The Trump-Xi axis between cooperation and diplomacy
Xi Jinping and Donald Trump celebrated their personal friendship and the centrality of the relationship between China and the United States in Beijing, presenting cooperation between the two major powers on the planet as an indispensable condition for global stability. Struck by “a fantastic welcome”, the American president, eager to reciprocate, invited his Chinese counterpart and first lady Peng Liyuan to visit the White House on September 24th.

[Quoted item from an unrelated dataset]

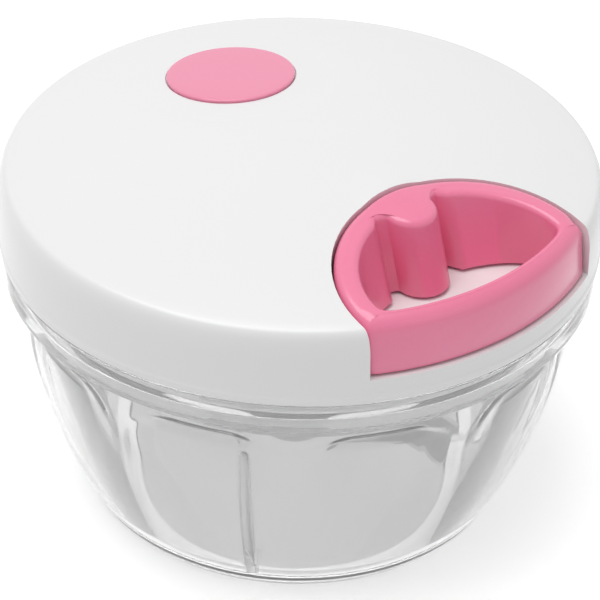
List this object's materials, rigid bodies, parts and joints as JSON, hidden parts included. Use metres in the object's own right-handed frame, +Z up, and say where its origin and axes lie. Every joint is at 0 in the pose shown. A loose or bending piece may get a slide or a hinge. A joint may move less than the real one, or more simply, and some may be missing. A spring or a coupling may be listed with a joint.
{
  "type": "pull-cord food chopper",
  "caption": "Hand-pulled food chopper: a clear faceted bowl with a bladed post under a domed white lid that holds a cord reel, with a pink pull handle set in its rim.",
  "frame": {"origin": "centre of the bowl's base, on the surface that it stands on", "axes": "+Z up along the blade post's axis; -Y is the way the handle pulls out; +X is to the right of the handle as one looks at it"},
  "size_m": [0.125, 0.125, 0.083],
  "materials": {
    "clear_bowl": "clear smooth plastic",
    "white_shell": "soft gloss",
    "white_base": "smooth",
    "white_post": "smooth",
    "pink_handle": "soft gloss",
    "pink_badge": "gloss",
    "grey_reel": "smooth",
    "grey_ratchet": "smooth",
    "silicone": "matt",
    "cord": "braided",
    "steel_pin": "turned",
    "clip_steel": "plain",
    "screw_steel": "zinc plated",
    "spring_steel": "blued strip",
    "blade_steel": "ground",
    "bush_brass": "turned"
  },
  "bodies": {
    "bowl": {"bowl": "clear_bowl", "pivot_pin": "steel_pin"},
    "seal": {"lid_seal": "silicone"},
    "lid": {"lid_cover": "white_shell", "lid_base": "white_base", "badge": "pink_badge", "cover_screw_1": "screw_steel", "cover_screw_2": "screw_steel", "cover_screw_3": "screw_steel", "drive_bush": "bush_brass", "spindle": "steel_pin", "spindle_clip": "clip_steel", "cord_eyelet": "clip_steel", "cord_lead": "cord"},
    "pull_handle": {"handle": "pink_handle", "handle_plug": "pink_handle", "cord_end": "cord", "cord_knot": "cord"},
    "cord_reel": {"reel": "grey_reel", "cord_winding": "cord", "recoil_spring": "spring_steel", "reel_cap": "grey_reel"},
    "first_pawl": {"pawl_1": "clip_steel"},
    "second_pawl": {"pawl_2": "clip_steel"},
    "drive": {"ratchet_wheel": "grey_ratchet", "drive_shaft": "steel_pin", "shaft_clip": "clip_steel"},
    "blade_set": {"blade_holder": "white_post", "blade_low": "blade_steel", "blade_middle": "blade_steel", "blade_top": "blade_steel"}
  },
  "joints": [
    {"name": "lid_lift", "type": "slide", "parent": "bowl", "child": "seal", "axis": [0, 0, 1], "range_m": [0, 0.09]},
    {"name": "lid_turn", "type": "hinge", "parent": "seal", "child": "lid", "pos_m": [0, 0, 0.0565], "axis": [0, 0, 1], "range_deg": [0, 20]},
    {"name": "handle_pull", "type": "slide", "parent": "lid", "child": "pull_handle", "axis": [0, -1, 0], "range_m": [0, 0.27], "stiffness_N_per_m": 12, "springref_m": -0.1},
    {"name": "reel_spin", "type": "hinge", "parent": "lid", "child": "cord_reel", "pos_m": [0, 0, 0.072], "axis": [0, 0, 1], "range_deg": [0, 870]},
    {"name": "pawl_1_lift", "type": "hinge", "parent": "cord_reel", "child": "first_pawl", "pos_m": [0.01733, 0.00306, 0.0649], "axis": [0, 0, -1], "range_deg": [0, 12], "stiffness_Nm_per_rad": 0.0006, "springref_deg": -17.19},
    {"name": "pawl_2_lift", "type": "hinge", "parent": "cord_reel", "child": "second_pawl", "pos_m": [-0.01733, -0.00306, 0.0649], "axis": [0, 0, -1], "range_deg": [0, 12], "stiffness_Nm_per_rad": 0.0006, "springref_deg": -17.19},
    {"name": "drive_spin", "type": "hinge", "parent": "lid", "child": "drive", "pos_m": [0, 0, 0.0585], "axis": [0, 0, 1], "range_deg": [0, 870]},
    {"name": "blade_spin", "type": "hinge", "parent": "bowl", "child": "blade_set", "pos_m": [0, 0, 0.01], "axis": [0, 0, 1], "range_deg": [0, 870]}
  ],
  "couplings": [
    {"joint": "reel_spin", "follows": "handle_pull", "rad_per_m": 53.763},
    {"joint": "drive_spin", "follows": "handle_pull", "rad_per_m": 53.763},
    {"joint": "blade_spin", "follows": "handle_pull", "rad_per_m": 53.763}
  ]
}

Before the state banquet, Xi defined the relationship between Beijing and Washington as “the most important bilateral relationship in the world”. “We must make it work and never ruin it, we are non-rival partners,” he said, underlining that the two countries “have to gain from cooperation and lose from conflict.” The Chinese leader added that the rebirth of the Chinese nation and the Trumpian project of “Make America great again” can “proceed hand in hand” and contribute together to the well-being of the entire planet.
Trump reciprocated the conciliatory tone, calling Xi “a great leader” and “a friend”, and assuring that relations between China and the United States will be “better than ever”. In his speech he recalled that Americans and Chinese share values such as work, courage, success and love for family and country, and that together they can build “a future of greater prosperity, cooperation, happiness and peace for our children, for this region and for the world”.
Taiwan remains the most delicate issue in relations between Beijing and Washington
Behind the atmosphere of cordiality – Trump was welcomed with full honors in the sumptuous Great Hall of the People, with military fanfare and a salvo of 21 cannon shots – the Chinese president nevertheless opened the summit with a severe warning on the Taiwan dossier, defined as “the most important issue in relations between China and the United States”. “If it is handled poorly, the two countries could clash or even enter into conflict, pushing the entire Sino-American relationship into an extremely dangerous situation,” Xi warned, also evoking the risk of the so-called “Thucydides trap”, according to which an emerging power and a dominant power can be pushed towards war. The US Secretary of the Treasury, Scott Bessent, assured that the head of the White House will return to the issue “in the coming days”.
Agreement on Hormuz and Iran, duties and rare earths also on the table
The summit also addressed the war with Iran and tensions in the Strait of Hormuz. According to the White House, Trump and Xi agreed on the need to keep the sea route open to ensure the free flow of energy and on the fact that “Iran cannot have nuclear weapons.” Xi also expressed his opposition to the “militarization” of the strait and the hypothesis of introducing a toll for the transit of ships, as proposed by Tehran. The issue is particularly sensitive for China, which imports more than half of its seaborne crude oil from the Middle East and depends largely on Hormuz for its energy supplies. Commercial relations between the two powers have also ended up on the table, after months of tariff war, as have Chinese restrictions on rare earths, rivalry in artificial intelligence and the possibility of extending the tariff truce agreed by the two leaders last October.